* [Collected material]:
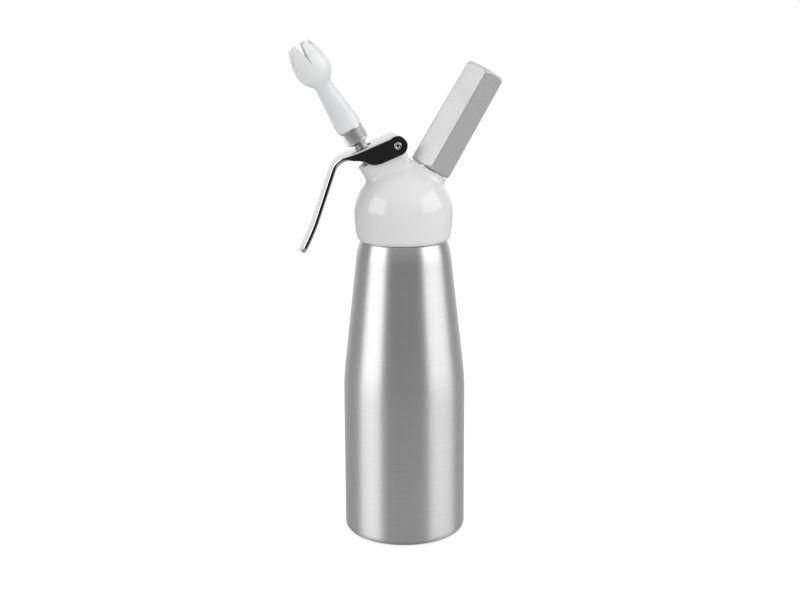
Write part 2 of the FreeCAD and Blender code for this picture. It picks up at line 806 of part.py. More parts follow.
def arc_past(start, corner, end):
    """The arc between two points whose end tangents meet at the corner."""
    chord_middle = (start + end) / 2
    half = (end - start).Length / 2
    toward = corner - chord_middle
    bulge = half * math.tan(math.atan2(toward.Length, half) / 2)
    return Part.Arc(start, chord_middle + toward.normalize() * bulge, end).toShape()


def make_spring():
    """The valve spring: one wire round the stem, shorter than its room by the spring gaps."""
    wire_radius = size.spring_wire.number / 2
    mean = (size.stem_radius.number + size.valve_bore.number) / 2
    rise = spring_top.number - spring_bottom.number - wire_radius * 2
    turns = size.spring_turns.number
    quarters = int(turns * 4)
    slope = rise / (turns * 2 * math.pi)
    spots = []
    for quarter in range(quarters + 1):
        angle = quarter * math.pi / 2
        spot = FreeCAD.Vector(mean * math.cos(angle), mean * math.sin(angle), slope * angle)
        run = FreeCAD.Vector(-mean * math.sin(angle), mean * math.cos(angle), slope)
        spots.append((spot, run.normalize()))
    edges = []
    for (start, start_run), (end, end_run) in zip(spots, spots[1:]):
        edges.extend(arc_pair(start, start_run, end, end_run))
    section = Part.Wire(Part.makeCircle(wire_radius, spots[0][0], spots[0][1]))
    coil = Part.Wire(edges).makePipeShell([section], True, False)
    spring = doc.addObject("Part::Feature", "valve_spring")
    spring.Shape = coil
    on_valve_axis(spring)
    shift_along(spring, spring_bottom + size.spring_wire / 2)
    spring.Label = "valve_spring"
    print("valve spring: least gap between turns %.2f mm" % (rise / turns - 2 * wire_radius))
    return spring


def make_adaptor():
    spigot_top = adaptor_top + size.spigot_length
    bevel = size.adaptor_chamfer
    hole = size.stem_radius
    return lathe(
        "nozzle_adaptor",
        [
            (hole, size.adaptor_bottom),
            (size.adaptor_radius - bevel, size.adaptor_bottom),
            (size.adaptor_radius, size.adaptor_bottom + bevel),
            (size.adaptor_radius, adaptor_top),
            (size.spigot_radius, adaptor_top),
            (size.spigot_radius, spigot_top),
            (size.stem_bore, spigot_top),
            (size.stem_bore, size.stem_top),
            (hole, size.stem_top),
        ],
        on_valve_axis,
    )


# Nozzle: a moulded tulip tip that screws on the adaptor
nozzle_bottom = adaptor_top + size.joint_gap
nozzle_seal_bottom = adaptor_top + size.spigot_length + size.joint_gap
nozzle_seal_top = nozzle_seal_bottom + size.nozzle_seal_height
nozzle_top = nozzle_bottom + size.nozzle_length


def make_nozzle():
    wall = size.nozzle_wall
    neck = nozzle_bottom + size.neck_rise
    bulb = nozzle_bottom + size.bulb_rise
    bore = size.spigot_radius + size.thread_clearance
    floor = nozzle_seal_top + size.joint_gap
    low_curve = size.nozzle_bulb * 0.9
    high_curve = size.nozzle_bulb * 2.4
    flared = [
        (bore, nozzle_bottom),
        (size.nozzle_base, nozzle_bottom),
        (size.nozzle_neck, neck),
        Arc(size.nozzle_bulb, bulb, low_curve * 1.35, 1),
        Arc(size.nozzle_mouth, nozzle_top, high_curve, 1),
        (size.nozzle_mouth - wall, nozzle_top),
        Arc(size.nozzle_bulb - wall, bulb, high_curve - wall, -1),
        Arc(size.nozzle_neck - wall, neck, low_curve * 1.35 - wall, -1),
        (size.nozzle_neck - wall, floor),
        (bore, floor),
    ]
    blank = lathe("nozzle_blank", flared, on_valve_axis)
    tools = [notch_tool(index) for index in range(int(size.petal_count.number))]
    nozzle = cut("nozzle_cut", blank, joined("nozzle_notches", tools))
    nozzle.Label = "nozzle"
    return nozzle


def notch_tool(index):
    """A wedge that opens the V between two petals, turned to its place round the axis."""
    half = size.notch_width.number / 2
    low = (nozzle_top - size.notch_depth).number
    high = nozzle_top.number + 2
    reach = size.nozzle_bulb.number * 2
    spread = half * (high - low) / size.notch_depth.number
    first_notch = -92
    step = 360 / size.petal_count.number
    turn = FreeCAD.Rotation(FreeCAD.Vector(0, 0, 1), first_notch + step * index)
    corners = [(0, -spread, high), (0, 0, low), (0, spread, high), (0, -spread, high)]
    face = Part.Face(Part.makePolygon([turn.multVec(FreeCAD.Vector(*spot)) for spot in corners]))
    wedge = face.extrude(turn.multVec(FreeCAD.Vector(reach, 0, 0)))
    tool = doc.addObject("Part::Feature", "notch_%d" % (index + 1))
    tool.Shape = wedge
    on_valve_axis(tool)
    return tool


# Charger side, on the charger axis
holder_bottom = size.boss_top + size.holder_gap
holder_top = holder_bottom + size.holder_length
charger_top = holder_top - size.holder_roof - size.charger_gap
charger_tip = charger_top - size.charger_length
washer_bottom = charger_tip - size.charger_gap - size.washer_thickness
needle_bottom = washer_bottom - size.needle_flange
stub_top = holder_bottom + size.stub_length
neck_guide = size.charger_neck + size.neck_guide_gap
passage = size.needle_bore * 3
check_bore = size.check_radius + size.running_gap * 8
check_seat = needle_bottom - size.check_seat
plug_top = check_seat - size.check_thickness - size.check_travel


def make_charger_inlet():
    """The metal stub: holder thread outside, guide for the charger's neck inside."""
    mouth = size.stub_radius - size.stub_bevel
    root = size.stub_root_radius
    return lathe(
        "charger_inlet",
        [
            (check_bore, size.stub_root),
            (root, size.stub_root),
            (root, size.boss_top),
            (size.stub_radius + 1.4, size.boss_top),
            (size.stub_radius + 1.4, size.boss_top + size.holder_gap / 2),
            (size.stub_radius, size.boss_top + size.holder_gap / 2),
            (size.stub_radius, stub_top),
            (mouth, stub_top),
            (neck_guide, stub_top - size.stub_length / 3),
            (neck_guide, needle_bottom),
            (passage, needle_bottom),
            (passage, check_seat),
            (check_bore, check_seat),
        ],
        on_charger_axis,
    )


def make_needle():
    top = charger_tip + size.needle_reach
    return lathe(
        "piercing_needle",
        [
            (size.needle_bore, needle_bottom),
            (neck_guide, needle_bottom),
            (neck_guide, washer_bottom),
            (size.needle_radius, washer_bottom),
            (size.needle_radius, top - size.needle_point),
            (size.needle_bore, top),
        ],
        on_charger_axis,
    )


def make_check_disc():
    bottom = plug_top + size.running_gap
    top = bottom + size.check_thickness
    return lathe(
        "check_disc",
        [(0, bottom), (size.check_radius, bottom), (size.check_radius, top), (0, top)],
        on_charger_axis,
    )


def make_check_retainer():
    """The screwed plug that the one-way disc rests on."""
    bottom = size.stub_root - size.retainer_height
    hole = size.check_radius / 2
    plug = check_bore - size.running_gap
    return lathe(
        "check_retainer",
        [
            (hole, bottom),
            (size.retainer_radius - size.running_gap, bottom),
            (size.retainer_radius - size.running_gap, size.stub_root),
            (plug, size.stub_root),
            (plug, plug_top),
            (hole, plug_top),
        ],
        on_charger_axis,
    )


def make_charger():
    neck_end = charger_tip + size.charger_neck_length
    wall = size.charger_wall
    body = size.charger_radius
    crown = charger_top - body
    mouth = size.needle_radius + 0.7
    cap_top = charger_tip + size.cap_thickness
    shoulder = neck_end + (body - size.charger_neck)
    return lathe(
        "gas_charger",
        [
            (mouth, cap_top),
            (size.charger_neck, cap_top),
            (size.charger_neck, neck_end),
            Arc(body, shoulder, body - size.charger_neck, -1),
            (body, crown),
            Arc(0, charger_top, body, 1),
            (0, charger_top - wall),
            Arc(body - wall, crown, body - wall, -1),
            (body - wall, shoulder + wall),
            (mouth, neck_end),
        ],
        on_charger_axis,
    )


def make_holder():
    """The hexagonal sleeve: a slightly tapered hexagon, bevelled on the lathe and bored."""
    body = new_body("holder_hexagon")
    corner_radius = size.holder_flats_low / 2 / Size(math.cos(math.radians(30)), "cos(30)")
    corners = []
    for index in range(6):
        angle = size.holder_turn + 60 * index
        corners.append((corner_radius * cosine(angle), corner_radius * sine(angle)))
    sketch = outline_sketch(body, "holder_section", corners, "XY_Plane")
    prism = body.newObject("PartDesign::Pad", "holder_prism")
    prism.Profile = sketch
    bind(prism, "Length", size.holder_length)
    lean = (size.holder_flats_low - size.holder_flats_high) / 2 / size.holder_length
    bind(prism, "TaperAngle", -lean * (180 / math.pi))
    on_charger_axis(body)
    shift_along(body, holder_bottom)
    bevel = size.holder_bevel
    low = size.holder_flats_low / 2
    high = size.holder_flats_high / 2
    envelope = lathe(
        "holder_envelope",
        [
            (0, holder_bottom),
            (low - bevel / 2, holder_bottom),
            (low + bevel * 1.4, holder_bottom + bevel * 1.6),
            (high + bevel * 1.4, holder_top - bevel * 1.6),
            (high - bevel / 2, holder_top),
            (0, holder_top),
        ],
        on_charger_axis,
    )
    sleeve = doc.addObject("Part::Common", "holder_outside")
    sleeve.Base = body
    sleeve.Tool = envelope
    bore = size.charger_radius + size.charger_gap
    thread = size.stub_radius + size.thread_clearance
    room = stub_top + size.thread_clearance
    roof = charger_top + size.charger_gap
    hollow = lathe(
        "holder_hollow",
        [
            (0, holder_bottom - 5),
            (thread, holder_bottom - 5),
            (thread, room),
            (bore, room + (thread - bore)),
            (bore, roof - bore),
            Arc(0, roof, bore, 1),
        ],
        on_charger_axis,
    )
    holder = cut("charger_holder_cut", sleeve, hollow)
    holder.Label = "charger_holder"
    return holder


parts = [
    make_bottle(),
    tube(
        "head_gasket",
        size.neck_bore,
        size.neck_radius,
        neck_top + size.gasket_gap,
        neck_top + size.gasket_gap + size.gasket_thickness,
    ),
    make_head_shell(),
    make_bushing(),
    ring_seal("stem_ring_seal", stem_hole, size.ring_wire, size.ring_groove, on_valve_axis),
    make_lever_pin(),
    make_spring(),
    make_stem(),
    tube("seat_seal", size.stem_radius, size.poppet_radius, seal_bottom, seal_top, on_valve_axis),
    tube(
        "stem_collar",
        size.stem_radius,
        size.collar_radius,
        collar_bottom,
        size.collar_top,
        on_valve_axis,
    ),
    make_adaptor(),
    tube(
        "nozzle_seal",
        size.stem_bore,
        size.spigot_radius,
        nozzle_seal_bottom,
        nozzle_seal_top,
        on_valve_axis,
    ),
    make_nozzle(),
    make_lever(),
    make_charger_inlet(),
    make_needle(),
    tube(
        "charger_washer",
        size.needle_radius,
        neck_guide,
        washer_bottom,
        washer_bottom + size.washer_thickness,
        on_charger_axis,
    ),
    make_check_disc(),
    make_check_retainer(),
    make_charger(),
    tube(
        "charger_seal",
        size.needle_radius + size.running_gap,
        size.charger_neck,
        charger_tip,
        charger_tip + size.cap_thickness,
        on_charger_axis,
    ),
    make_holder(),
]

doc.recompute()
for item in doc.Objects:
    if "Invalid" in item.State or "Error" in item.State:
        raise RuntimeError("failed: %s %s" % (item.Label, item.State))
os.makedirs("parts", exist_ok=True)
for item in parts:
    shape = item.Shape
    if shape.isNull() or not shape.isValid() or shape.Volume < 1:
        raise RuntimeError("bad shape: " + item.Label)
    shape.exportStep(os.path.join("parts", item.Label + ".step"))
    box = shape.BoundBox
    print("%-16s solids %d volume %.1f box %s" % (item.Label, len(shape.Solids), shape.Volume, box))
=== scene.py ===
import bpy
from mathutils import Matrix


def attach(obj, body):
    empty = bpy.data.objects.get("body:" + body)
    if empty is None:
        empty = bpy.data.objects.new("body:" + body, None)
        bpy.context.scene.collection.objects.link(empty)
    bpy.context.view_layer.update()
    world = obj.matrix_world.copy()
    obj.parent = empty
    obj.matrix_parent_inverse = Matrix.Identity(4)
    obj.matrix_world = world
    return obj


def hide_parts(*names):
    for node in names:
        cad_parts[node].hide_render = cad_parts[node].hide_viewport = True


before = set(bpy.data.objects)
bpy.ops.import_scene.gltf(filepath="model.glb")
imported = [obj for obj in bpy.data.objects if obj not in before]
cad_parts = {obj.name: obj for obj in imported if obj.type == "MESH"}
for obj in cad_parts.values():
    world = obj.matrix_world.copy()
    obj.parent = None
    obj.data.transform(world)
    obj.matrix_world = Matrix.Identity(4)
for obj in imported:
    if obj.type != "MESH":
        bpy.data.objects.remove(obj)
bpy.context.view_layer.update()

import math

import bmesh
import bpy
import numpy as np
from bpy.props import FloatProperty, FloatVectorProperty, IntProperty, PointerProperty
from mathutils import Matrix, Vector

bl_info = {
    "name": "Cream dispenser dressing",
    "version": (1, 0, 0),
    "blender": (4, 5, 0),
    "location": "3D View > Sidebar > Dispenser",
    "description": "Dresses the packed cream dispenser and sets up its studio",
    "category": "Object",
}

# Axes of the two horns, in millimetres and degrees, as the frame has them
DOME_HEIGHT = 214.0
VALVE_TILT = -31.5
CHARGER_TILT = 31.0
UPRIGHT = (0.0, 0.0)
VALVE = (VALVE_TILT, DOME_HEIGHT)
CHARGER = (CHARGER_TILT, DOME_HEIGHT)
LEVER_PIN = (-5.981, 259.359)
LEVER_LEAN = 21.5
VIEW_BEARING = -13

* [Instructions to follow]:
In the listing above, find the line containing "doc.recompute()" and the line containing "from mathutils import Matrix, Vector". Output them and every line between, exactly, and nothing else.

* [Written reply]:
doc.recompute()
for item in doc.Objects:
    if "Invalid" in item.State or "Error" in item.State:
        raise RuntimeError("failed: %s %s" % (item.Label, item.State))
os.makedirs("parts", exist_ok=True)
for item in parts:
    shape = item.Shape
    if shape.isNull() or not shape.isValid() or shape.Volume < 1:
        raise RuntimeError("bad shape: " + item.Label)
    shape.exportStep(os.path.join("parts", item.Label + ".step"))
    box = shape.BoundBox
    print("%-16s solids %d volume %.1f box %s" % (item.Label, len(shape.Solids), shape.Volume, box))
=== scene.py ===
import bpy
from mathutils import Matrix


def attach(obj, body):
    empty = bpy.data.objects.get("body:" + body)
    if empty is None:
        empty = bpy.data.objects.new("body:" + body, None)
        bpy.context.scene.collection.objects.link(empty)
    bpy.context.view_layer.update()
    world = obj.matrix_world.copy()
    obj.parent = empty
    obj.matrix_parent_inverse = Matrix.Identity(4)
    obj.matrix_world = world
    return obj


def hide_parts(*names):
    for node in names:
        cad_parts[node].hide_render = cad_parts[node].hide_viewport = True


before = set(bpy.data.objects)
bpy.ops.import_scene.gltf(filepath="model.glb")
imported = [obj for obj in bpy.data.objects if obj not in before]
cad_parts = {obj.name: obj for obj in imported if obj.type == "MESH"}
for obj in cad_parts.values():
    world = obj.matrix_world.copy()
    obj.parent = None
    obj.data.transform(world)
    obj.matrix_world = Matrix.Identity(4)
for obj in imported:
    if obj.type != "MESH":
        bpy.data.objects.remove(obj)
bpy.context.view_layer.update()

import math

import bmesh
import bpy
import numpy as np
from bpy.props import FloatProperty, FloatVectorProperty, IntProperty, PointerProperty
from mathutils import Matrix, Vector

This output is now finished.